Requirement> Repeat all of the data precisely.

Material>

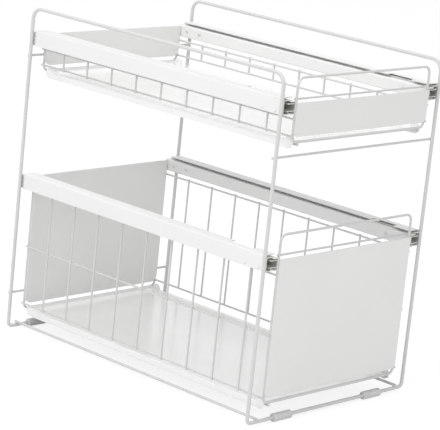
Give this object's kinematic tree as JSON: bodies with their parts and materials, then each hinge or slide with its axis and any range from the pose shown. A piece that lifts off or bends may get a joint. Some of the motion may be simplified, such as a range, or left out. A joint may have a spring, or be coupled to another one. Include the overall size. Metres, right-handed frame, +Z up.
{
  "type": "under sink organizer",
  "caption": "White wire organizer for a sink cabinet: a bent wire frame with an upper and a deeper lower drawer on ball-bearing slides.",
  "frame": {"origin": "on the floor under the middle of the frame", "axes": "+Z up, -Y towards the front that the drawers pull out of, +X to the right seen from behind the front"},
  "size_m": [0.2846, 0.4322, 0.4182],
  "materials": {
    "white_wire": "semi-gloss white powder coat over steel wire",
    "white_panel": "semi-gloss white powder coat over sheet steel",
    "white_pan": "semi-gloss white powder coat over sheet steel",
    "white_rail": "semi-gloss white powder coat over folded sheet steel",
    "zinc_steel": "dull zinc-plated steel",
    "ball_cage": "zinc-plated strip with polished steel balls",
    "fixings": "zinc-plated rivets and screws",
    "foot_sleeve": "soft light grey plastic"
  },
  "bodies": {
    "frame": {"side_frame_left": "white_wire", "side_frame_right": "white_wire", "bottom_bar_front": "white_wire", "bottom_bar_rear": "white_wire", "floor_runner_left": "white_wire", "floor_runner_right": "white_wire", "cross_wire_front": "white_wire", "cross_wire_rear_upper": "white_wire", "cross_wire_rear_lower": "white_wire", "foot_sleeve_front_left": "foot_sleeve", "foot_sleeve_front_right": "foot_sleeve", "foot_sleeve_rear_left": "foot_sleeve", "foot_sleeve_rear_right": "foot_sleeve", "rail_cover_upper_left": "white_rail", "slide_outer_upper_left": "zinc_steel", "rail_cover_upper_right": "white_rail", "slide_outer_upper_right": "zinc_steel", "rail_cover_lower_left": "white_rail", "slide_outer_lower_left": "zinc_steel", "rail_cover_lower_right": "white_rail", "slide_outer_lower_right": "zinc_steel", "cover_rivets": "fixings"},
    "upper_drawer": {"upper_front_loop": "white_wire", "upper_rear_loop": "white_wire", "upper_cross_wire": "white_wire", "upper_front_panel": "white_panel", "upper_rear_panel": "white_panel", "upper_side_grid_left": "white_wire", "upper_side_grid_right": "white_wire", "upper_drawer_rail_left": "white_rail", "upper_drawer_rail_right": "white_rail", "upper_slide_inner_left": "zinc_steel", "upper_slide_inner_right": "zinc_steel", "upper_support_wires": "white_wire", "upper_floor_pan": "white_pan", "upper_screws": "fixings"},
    "lower_drawer": {"lower_front_loop": "white_wire", "lower_rear_loop": "white_wire", "lower_cross_wire": "white_wire", "lower_front_panel": "white_panel", "lower_rear_panel": "white_panel", "lower_side_grid_left": "white_wire", "lower_side_grid_right": "white_wire", "lower_drawer_rail_left": "white_rail", "lower_drawer_rail_right": "white_rail", "lower_slide_inner_left": "zinc_steel", "lower_slide_inner_right": "zinc_steel", "lower_support_wires": "white_wire", "lower_floor_pan": "white_pan", "lower_screws": "fixings"},
    "upper_cage_left": {"ball_cage_upper_left": "ball_cage"},
    "upper_cage_right": {"ball_cage_upper_right": "ball_cage"},
    "lower_cage_left": {"ball_cage_lower_left": "ball_cage"},
    "lower_cage_right": {"ball_cage_lower_right": "ball_cage"}
  },
  "joints": [
    {"name": "upper_drawer_slide", "type": "slide", "parent": "frame", "child": "upper_drawer", "axis": [0, -1, 0], "range_m": [0, 0.3]},
    {"name": "lower_drawer_slide", "type": "slide", "parent": "frame", "child": "lower_drawer", "axis": [0, -1, 0], "range_m": [0, 0.3]},
    {"name": "upper_cage_slide_left", "type": "slide", "parent": "frame", "child": "upper_cage_left", "axis": [0, -1, 0], "range_m": [0, 0.15]},
    {"name": "upper_cage_slide_right", "type": "slide", "parent": "frame", "child": "upper_cage_right", "axis": [0, -1, 0], "range_m": [0, 0.15]},
    {"name": "lower_cage_slide_left", "type": "slide", "parent": "frame", "child": "lower_cage_left", "axis": [0, -1, 0], "range_m": [0, 0.15]},
    {"name": "lower_cage_slide_right", "type": "slide", "parent": "frame", "child": "lower_cage_right", "axis": [0, -1, 0], "range_m": [0, 0.15]}
  ],
  "couplings": [
    {"joint": "upper_cage_slide_left", "follows": "upper_drawer_slide", "ratio": 0.5},
    {"joint": "upper_cage_slide_right", "follows": "upper_drawer_slide", "ratio": 0.5},
    {"joint": "lower_cage_slide_left", "follows": "lower_drawer_slide", "ratio": 0.5},
    {"joint": "lower_cage_slide_right", "follows": "lower_drawer_slide", "ratio": 0.5}
  ]
}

Reply>
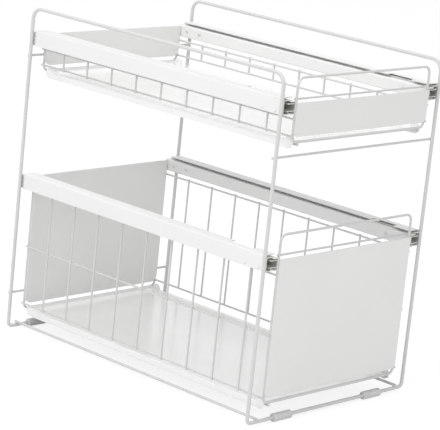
Give this object's kinematic tree as JSON: bodies with their parts and materials, then each hinge or slide with its axis and any range from the pose shown. A piece that lifts off or bends may get a joint. Some of the motion may be simplified, such as a range, or left out. A joint may have a spring, or be coupled to another one. Include the overall size. Metres, right-handed frame, +Z up.
{
  "type": "under sink organizer",
  "caption": "White wire organizer for a sink cabinet: a bent wire frame with an upper and a deeper lower drawer on ball-bearing slides.",
  "frame": {"origin": "on the floor under the middle of the frame", "axes": "+Z up, -Y towards the front that the drawers pull out of, +X to the right seen from behind the front"},
  "size_m": [0.2846, 0.4322, 0.4182],
  "materials": {
    "white_wire": "semi-gloss white powder coat over steel wire",
    "white_panel": "semi-gloss white powder coat over sheet steel",
    "white_pan": "semi-gloss white powder coat over sheet steel",
    "white_rail": "semi-gloss white powder coat over folded sheet steel",
    "zinc_steel": "dull zinc-plated steel",
    "ball_cage": "zinc-plated strip with polished steel balls",
    "fixings": "zinc-plated rivets and screws",
    "foot_sleeve": "soft light grey plastic"
  },
  "bodies": {
    "frame": {"side_frame_left": "white_wire", "side_frame_right": "white_wire", "bottom_bar_front": "white_wire", "bottom_bar_rear": "white_wire", "floor_runner_left": "white_wire", "floor_runner_right": "white_wire", "cross_wire_front": "white_wire", "cross_wire_rear_upper": "white_wire", "cross_wire_rear_lower": "white_wire", "foot_sleeve_front_left": "foot_sleeve", "foot_sleeve_front_right": "foot_sleeve", "foot_sleeve_rear_left": "foot_sleeve", "foot_sleeve_rear_right": "foot_sleeve", "rail_cover_upper_left": "white_rail", "slide_outer_upper_left": "zinc_steel", "rail_cover_upper_right": "white_rail", "slide_outer_upper_right": "zinc_steel", "rail_cover_lower_left": "white_rail", "slide_outer_lower_left": "zinc_steel", "rail_cover_lower_right": "white_rail", "slide_outer_lower_right": "zinc_steel", "cover_rivets": "fixings"},
    "upper_drawer": {"upper_front_loop": "white_wire", "upper_rear_loop": "white_wire", "upper_cross_wire": "white_wire", "upper_front_panel": "white_panel", "upper_rear_panel": "white_panel", "upper_side_grid_left": "white_wire", "upper_side_grid_right": "white_wire", "upper_drawer_rail_left": "white_rail", "upper_drawer_rail_right": "white_rail", "upper_slide_inner_left": "zinc_steel", "upper_slide_inner_right": "zinc_steel", "upper_support_wires": "white_wire", "upper_floor_pan": "white_pan", "upper_screws": "fixings"},
    "lower_drawer": {"lower_front_loop": "white_wire", "lower_rear_loop": "white_wire", "lower_cross_wire": "white_wire", "lower_front_panel": "white_panel", "lower_rear_panel": "white_panel", "lower_side_grid_left": "white_wire", "lower_side_grid_right": "white_wire", "lower_drawer_rail_left": "white_rail", "lower_drawer_rail_right": "white_rail", "lower_slide_inner_left": "zinc_steel", "lower_slide_inner_right": "zinc_steel", "lower_support_wires": "white_wire", "lower_floor_pan": "white_pan", "lower_screws": "fixings"},
    "upper_cage_left": {"ball_cage_upper_left": "ball_cage"},
    "upper_cage_right": {"ball_cage_upper_right": "ball_cage"},
    "lower_cage_left": {"ball_cage_lower_left": "ball_cage"},
    "lower_cage_right": {"ball_cage_lower_right": "ball_cage"}
  },
  "joints": [
    {"name": "upper_drawer_slide", "type": "slide", "parent": "frame", "child": "upper_drawer", "axis": [0, -1, 0], "range_m": [0, 0.3]},
    {"name": "lower_drawer_slide", "type": "slide", "parent": "frame", "child": "lower_drawer", "axis": [0, -1, 0], "range_m": [0, 0.3]},
    {"name": "upper_cage_slide_left", "type": "slide", "parent": "frame", "child": "upper_cage_left", "axis": [0, -1, 0], "range_m": [0, 0.15]},
    {"name": "upper_cage_slide_right", "type": "slide", "parent": "frame", "child": "upper_cage_right", "axis": [0, -1, 0], "range_m": [0, 0.15]},
    {"name": "lower_cage_slide_left", "type": "slide", "parent": "frame", "child": "lower_cage_left", "axis": [0, -1, 0], "range_m": [0, 0.15]},
    {"name": "lower_cage_slide_right", "type": "slide", "parent": "frame", "child": "lower_cage_right", "axis": [0, -1, 0], "range_m": [0, 0.15]}
  ],
  "couplings": [
    {"joint": "upper_cage_slide_left", "follows": "upper_drawer_slide", "ratio": 0.5},
    {"joint": "upper_cage_slide_right", "follows": "upper_drawer_slide", "ratio": 0.5},
    {"joint": "lower_cage_slide_left", "follows": "lower_drawer_slide", "ratio": 0.5},
    {"joint": "lower_cage_slide_right", "follows": "lower_drawer_slide", "ratio": 0.5}
  ]
}